A bird perches on the cell window and offers a deal: “You bring the pencil, and I will bring the stories,” stories of family, of community, of Gaza, of the West Bank, of Jerusalem, of Palestine. The two collect threads of memory and intergenerational trauma from ongoing settler-colonialism. Helping us to see that the prison is much larger than a building, far wider than a cell; it stretches through towns and villages, past military checkpoints and borders. But hope and solidarity can stretch farther, deeper, once strength is drawn of stories and power is born of dreams. Translating headlines into authentic lived experiences, these stories come to life in the striking linocut artwork of Mohammad Sabaaneh, helping us to see Palestinians not as political symbols, but as people.

I RECEIVED A DRC FROM THE PUBLISHER VIA EDELWEISS+. THANK YOU.

My Review
: The author/artist, whose lived experience this graphic novel is born out of, made a beautiful work of art out of suffering.

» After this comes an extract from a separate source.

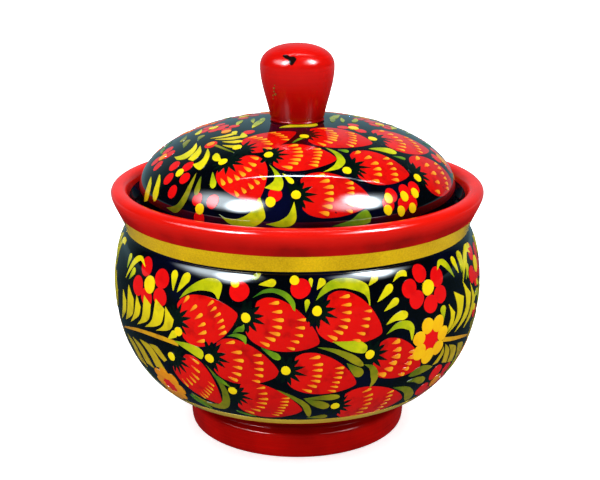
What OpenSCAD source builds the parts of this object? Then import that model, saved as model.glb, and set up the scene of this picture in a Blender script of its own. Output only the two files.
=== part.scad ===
// Turned wooden bowl with a domed lid and a glued-in knob, in millimetres.
// The axis of turning is Z, and the bowl stands on z = 0.

/* [Bowl] */
// Diameter over the outside of the lip
lip_d = 130; // [127:0.5:134]
// Height of the bowl, from the table to the top of the lip
bowl_h = 88.5; // [86:0.5:92]
// Largest diameter of the belly
belly_d = 130; // [127:0.5:134]
// Height of the belly's largest diameter
belly_z = 53.5; // [50:0.5:58]
// Smallest diameter of the neck, under the lip
neck_d = 120.6; // [119:0.2:122]
// Height of the neck's smallest diameter
neck_z = 73.5; // [72:0.1:75]
// Thickness of the wood at the belly
wall = 6; // [5:0.5:8]
// Thickness of the floor, from the table to the inside of the bowl
floor_t = 19; // [17:0.5:22]

/* [Foot] */
// Diameter of the foot
foot_d = 78; // [72:1:82]
// Height of the crease between the foot and the belly
foot_h = 13.5; // [12.5:0.5:15]
// Height of the foot's straight side, up to its ridge
ridge_z = 8.5; // [7:0.5:9.5]
// Depth of the cove between the ridge and the belly
cove_depth = 1.8; // [1:0.1:2.5]

/* [Lid] */
// Largest diameter of the lid
lid_d = 110.6; // [109:0.2:111]
// Height of the ledge that the lid rests on
seat_z = 79; // [78:0.5:80]
// Rise of the lid's dome above the ledge
dome_rise = 30.8; // [27:0.2:36]
// Diameter of the mouth inside the ledge
mouth_d = 105.2; // [104:0.2:105.4]
// Depth of the spigot that centres the lid in the mouth
spigot_h = 3.5; // [2.5:0.5:5]
// Gap between the spigot and the mouth, on each side
spigot_gap = 0.5; // [0.4:0.1:0.8]
// Thickness of the wood at the top of the dome
dome_t = 6; // [5:0.5:8]

/* [Knob] */
// Largest diameter of the knob
knob_d = 25.7; // [23:0.1:28]
// Height of the knob above the dome
knob_h = 26.5; // [24:0.5:30]
// Diameter of the knob where it stands on the dome
knob_base_d = 18.4; // [16:0.2:19]
// Diameter of the tenon that is glued into the lid
tenon_d = 10; // [8:0.5:11]

/* [Hidden] */
$fn = 96;
curve_steps = 14;
lip_r = lip_d / 2;
belly_r = belly_d / 2;
neck_r = neck_d / 2;
foot_r = foot_d / 2;
lid_r = lid_d / 2;
mouth_r = mouth_d / 2;
knob_r = knob_d / 2;
knob_base_r = knob_base_d / 2;
tenon_r = tenon_d / 2;
// The lip is a rounded bead, from its outermost point to its inner crest
lip_w = 5;
lip_bulge = 2.4;
recess_r = lid_r + 1.1;
// The lid stands this far above the ledge, the thickness of two coats of lacquer
seat_gap = 0.1;
lid_z = seat_z + seat_gap;
dome_z = seat_z + dome_rise;
side_z = lid_z + 7.5;
spigot_r = mouth_r - spigot_gap;
spigot_wall = 4.6;
ease = 0.6;

// Points of a cubic curve from a to d, with b and c as its handles
function curve(a, b, c, d) = [
    for (i = [0 : curve_steps])
        let (t = i / curve_steps, s = 1 - t)
        s * s * s * a + 3 * s * s * t * b + 3 * s * t * t * c + t * t * t * d
];

function foot_side() = concat(
    [[0, 0], [foot_r - 1.2, 0]],
    curve([foot_r - 0.6, 0.3], [foot_r - 0.1, 0.8], [foot_r + 0.1, 3], [foot_r, ridge_z - 0.8]),
    curve([foot_r - 0.1, ridge_z], [foot_r - 0.3, ridge_z + 0.8],
        [foot_r - cove_depth, ridge_z + 1], [foot_r - cove_depth, ridge_z + 2.4])
);

function belly_side() = concat(
    curve([foot_r + 0.3, foot_h], [foot_r + 15, foot_h + 2.5],
        [belly_r, belly_z - 22], [belly_r, belly_z]),
    curve([belly_r, belly_z + 0.5], [belly_r, belly_z + 8.3],
        [neck_r + 2.3, neck_z - 1.6], [neck_r, neck_z])
);

function lip_side() = concat(
    curve([neck_r + 0.1, neck_z + 0.4], [neck_r + 0.6, neck_z + 4.1],
        [lip_r - 1.1, bowl_h - 6.3], [lip_r - 0.2, bowl_h - lip_bulge - 1]),
    curve([lip_r, bowl_h - lip_bulge], [lip_r + 0.1, bowl_h - 0.6],
        [lip_r - 1.6, bowl_h], [lip_r - 2.4, bowl_h]),
    curve([lip_r - 2.8, bowl_h], [lip_r - 4.2, bowl_h],
        [lip_r - lip_w - 0.2, bowl_h - 0.6], [lip_r - lip_w - 0.8, bowl_h - 2.4])
);

function bowl_inside() = concat(
    curve([lip_r - lip_w - 1.1, bowl_h - 3.2], [recess_r + 1.2, seat_z + 3],
        [recess_r, seat_z + 2.6], [recess_r, seat_z + 0.4]),
    [[recess_r - 0.4, seat_z], [mouth_r + ease, seat_z], [mouth_r, seat_z - ease]],
    curve([mouth_r, seat_z - 4], [mouth_r, seat_z - 9],
        [belly_r - wall, belly_z + 12], [belly_r - wall, belly_z]),
    curve([belly_r - wall, belly_z - 0.5], [belly_r - wall, belly_z - 24],
        [foot_r + 8, floor_t], [foot_r - 10, floor_t]),
    [[0, floor_t]]
);

module bowl() {
    color("#c01c12")
    rotate_extrude()
    polygon(concat(foot_side(), belly_side(), lip_side(), bowl_inside()));
}

function dome_outside() = concat(
    curve([lid_r - 1.4, lid_z], [lid_r - 0.6, lid_z], [lid_r, side_z - 5], [lid_r, side_z]),
    curve([lid_r, side_z + 0.5], [lid_r, side_z + 12.5],
        [lid_r - 21, dome_z], [knob_base_r + 1, dome_z])
);

function dome_inside() = concat(
    curve([knob_base_r, dome_z - dome_t], [lid_r - 26, dome_z - dome_t],
        [spigot_r - spigot_wall, side_z + 12], [spigot_r - spigot_wall, side_z]),
    [[spigot_r - spigot_wall, lid_z - spigot_h], [spigot_r - ease, lid_z - spigot_h],
     [spigot_r, lid_z - spigot_h + ease], [spigot_r, lid_z]]
);

module lid() {
    color("#14181f")
    difference() {
        rotate_extrude()
        polygon(concat(dome_outside(), [[0, dome_z], [0, dome_z - dome_t]], dome_inside()));
        translate([0, 0, dome_z - dome_t - 1])
        cylinder(r = tenon_r, h = dome_t + 2);
    }
}

function knob_side() = concat(
    [[knob_base_r - 0.2, dome_z], [knob_base_r + 0.2, dome_z + 0.5],
     [knob_base_r - 0.1, dome_z + 0.9], [knob_base_r - 0.1, dome_z + 1.3]],
    curve([knob_base_r + 0.25, dome_z + 2], [knob_base_r + 0.9, dome_z + 6],
        [knob_r, dome_z + 13], [knob_r, dome_z + 18.5]),
    curve([knob_r, dome_z + 19], [knob_r, dome_z + 23.5],
        [knob_r - 5, dome_z + knob_h], [0, dome_z + knob_h])
);

module knob() {
    color("#d0190f")
    rotate_extrude()
    polygon(concat([[0, dome_z - dome_t], [tenon_r, dome_z - dome_t], [tenon_r, dome_z]], knob_side()));
}

bowl();
lid();
knob();
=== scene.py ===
"""A lidded wooden bowl, turned on a lathe, painted by hand with strawberries and leaves, and lacquered.

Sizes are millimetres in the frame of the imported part. The painting is laid out flat and then wrapped onto
the turned surface. On the bowl a place is an angle round the axis in degrees, 0 at the front and positive
to the right, and a distance along the surface in millimetres from the crease above the foot. On the lid it
is a pair of millimetre distances from the knob, to the right and to the back, measured over the dome.
"""

import math
import random

import bpy
import numpy as np
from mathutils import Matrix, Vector
from mathutils.geometry import delaunay_2d_cdt


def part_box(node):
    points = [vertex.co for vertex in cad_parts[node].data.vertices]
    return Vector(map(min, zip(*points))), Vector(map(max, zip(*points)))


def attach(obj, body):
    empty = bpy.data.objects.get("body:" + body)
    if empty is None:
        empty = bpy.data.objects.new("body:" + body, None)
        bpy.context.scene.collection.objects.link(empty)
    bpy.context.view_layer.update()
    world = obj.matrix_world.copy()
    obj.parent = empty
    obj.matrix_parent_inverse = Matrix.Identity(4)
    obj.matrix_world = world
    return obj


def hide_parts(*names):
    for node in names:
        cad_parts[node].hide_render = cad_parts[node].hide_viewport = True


MM = 0.001
SEGMENTS = 256  # faces round each turning
SHEET_R = 65.0  # the radius at which an angle on the bowl becomes a length on the flat sheet
KNOB_SHEET_R = 11.0  # the same for the knob
GRID = 2.0  # between the points that are added inside a brush mark
LAYER = 0.05  # one coat of paint
ROOT = -0.12  # the underside of all paint, inside the wood
EDGE_WOBBLE = 0.12  # how far the edge of a painted band wanders
POINTED = 0.05  # a brush mark that is narrower than this at an end stops in a point
FULL_TURN = 6.28  # radians
SHARP_EDGE = 38  # degrees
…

The linocuts used to create the illustrations are truly brutal, absolutely unsparingly blocky and confining, and that is the essence of the story he is telling us in his words and images. It's my worst nightmare, claustrophobia, made in art. There's nothing worse than the feeling of being TRAPPED, of having no agency in the workings of your own world...you exist that way, you don't live. In the beginning of the book, you're not told what happened to bring the author/artist into an Israeli prison. We're just...in there. We are, like him, forced to experience imprisonment, though we're unaware of why and presumably he is...there's a line that a guard shouts at him about wanting to become a martyr, so I can deduce from that there is a violent act in the man's past. Or the planning of one, or just the suspicion of the planning of one...societies that exist inside a conflict paradigm are noticeably more paranoid than ones that don't.

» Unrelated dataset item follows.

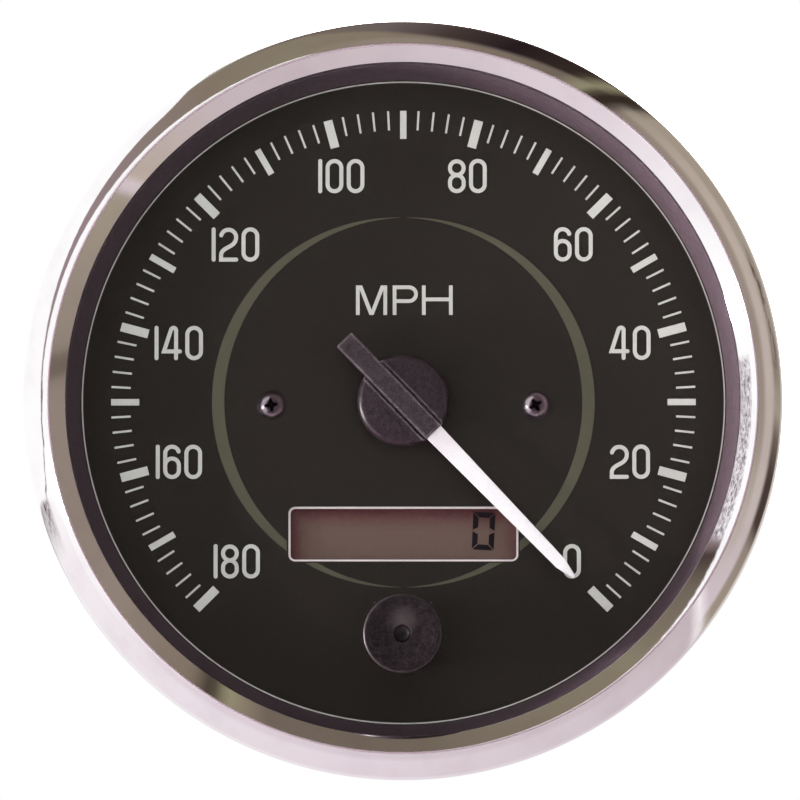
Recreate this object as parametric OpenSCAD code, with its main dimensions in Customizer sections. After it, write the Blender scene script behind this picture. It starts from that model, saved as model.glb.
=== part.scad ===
// Panel-mounted electric speedometer of the four-inch class: chromed bezel, flat lens,
// sweeping pointer, display window, and a push button that comes out through the lens.
//
// Each piece is drawn as seen by the driver: X to the right, Y up, Z towards the driver,
// with Z = 0 where the bezel seats on the panel. facing() then turns the whole gauge so
// that the dial faces -Y and +Z is up.

/* [Case] */
// Outer diameter of the body that passes through the panel hole
case_d = 100.8; // [99.5:0.1:101.6]
// Depth of the body behind the panel
case_depth = 58; // [56:1:70]
// Thickness of the case's drawn sheet
case_sheet = 1.2; // [1:0.1:1.5]
// Rounding of the case's rear edge
case_edge = 3; // [2:0.5:5]
// Step at the front of the body that centres the bezel's crimp
neck_step = 0.55; // [0.52:0.01:0.6]

/* [Bezel] */
// Thickness of the bezel's spun sheet
bezel_sheet = 1; // [0.8:0.1:1.2]
// Width of the bezel's outer face, from its crest to its edge
face_w = 3.9; // [3.6:0.1:4.6]
// Width of the bezel's inner face, from its crest to its lip
lip_w = 2.4; // [2:0.1:3]
// How far the lip reaches inside the body's wall
lip_reach = 0.5; // [0.3:0.1:1]
// Height of the crest above the lip's front edge
crest_rise = 2; // [1.6:0.1:2.4]
// Radius that rounds the crest
crest_round = 0.5; // [0.3:0.1:0.7]
// Angle between the bezel's outer face and the dial's plane
face_slope = 45; // [42:1:48]
// Radius between the outer face and the bezel's side
side_round = 3.75; // [3:0.25:4.25]
// Radius between the bezel's side and its rear crimp
crimp_round = 1.2; // [1:0.1:1.4]
// Thickness of the lip's edge
lip_edge = 0.8; // [0.6:0.1:1]

/* [Lens and shroud] */
// Thickness of the lens
lens_t = 2.2; // [1.8:0.1:3]
// Thickness of the rubber gasket between lip and lens
gasket_t = 0.8; // [0.6:0.1:1.2]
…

The flights of the bird the author/artist creates to make the stories of others come alive are beautifully imagined. The linocut technique carries through the sense of enclosure, of stasis within a field; the bird's flights aren't escapes but reminders of the nature of imprisonment, confinement. It is this essential feature of the story that I found least convincing, though. I wasn't sold on the narrative device providing an urgently needed contrast to the overall looming, enclosed tone of the book.

The awful entanglement of the body in the emotional and mental space of imprisonment, confinement, comes through more clearly than ever as the author presents us with the stories of other Palestinians, those not imprisoned with him, as they navigate the awfulness of never being allowed a sense of Home or even of safety in this place they, and their ancestors before them, once were masters of their own fates within.

The entire experience of this artwork, this passionately lived experience of being disempowered, unhomed, dehumanized for wanting what someone else has simply...taken...as their right, their just compensation for a world that you didn't agree with or agree to be identified with's abuse of them...there is no right? There is no Right? Who says? Why do you say there's no solution, because you don't want the one the other side wants? Then when will stories like this one ever cease? Can they ever become history, when they aren't even acknowledged as History?

This Yuletide, pick up a piece of Art, a fragment of story, that you really don't know how much you don't know about. A book like this, with its personal tales as well as a more scholarly, factual end-story, will give you the personal perspective of people you don't know or know about.

Then realize: The issues in this book are not solely Over There. They apply right here on your doorstep. So take a moment to recognize and realize that everything you possess, everything you take for granted, has a cost. And not solely to you.